Kai Rooney

Personal information
- Full name: Kai Wayne Rooney
- Date of birth: 2 November 2009 (age 16)
- Place of birth: Liverpool, England
- Position: Forward

Team information
- Current team: Manchester United

Youth career
- Years: Team
- 2016: Manchester United
- 2016–2018: Manchester City
- 2018–2019: Bethesda SC
- 2020–: Manchester United

= Kai Rooney =

English footballer (born 2009)

Kai Wayne Rooney (born 2 November 2009) is an English footballer who plays as a forward for Manchester United's youth academy.

==Early life==
Rooney was born on 2 November 2009 at the Liverpool Women's Hospital to former England international footballer, and Manchester United record goal-scorer, Wayne Rooney, and former television personality Coleen Rooney.

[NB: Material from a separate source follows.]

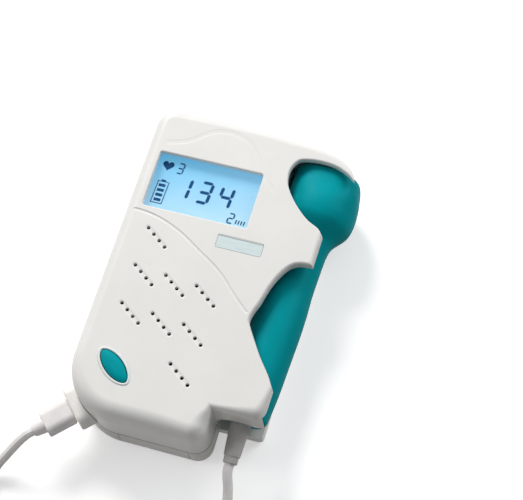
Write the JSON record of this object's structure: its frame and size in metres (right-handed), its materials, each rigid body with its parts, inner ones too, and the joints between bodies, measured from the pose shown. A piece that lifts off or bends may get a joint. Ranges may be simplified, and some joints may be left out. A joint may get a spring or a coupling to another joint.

Growing up, he supported Premier League side Everton and started playing football at the age of four.

==Club career==
In October 2016, Rooney enrolled in the Manchester United youth academy, but switched to rivals Manchester City just two months later. Following his father's move to American Major League Soccer side D.C. United in 2018, Rooney joined the Bethesda Soccer Club in Gaithersburg, Maryland.

Following Wayne Rooney's return to English football with Derby County in 2020, Kai Rooney was linked with a return to Manchester City. However, following a trial at rivals Manchester United, he joined the Red Devils in December of the same year, with his father stating that he had offers from other teams, but it was "his decision" to join Manchester United. He integrated into the academy well, breaking Manchester United's record for goals scored in a single season at under-12 level, with 56. The following season, he scored in a 2–0 win against Manchester City in the final of the under-13 National Cup North. English newspaper Daily Mirror wrote in 2026 that he "attracted considerable attention with... [his] displays for United's U18s [during the 2025–26 season]".

==Personal life==
At the age of twelve, Rooney signed a sponsorship deal with German athletic apparel company Puma.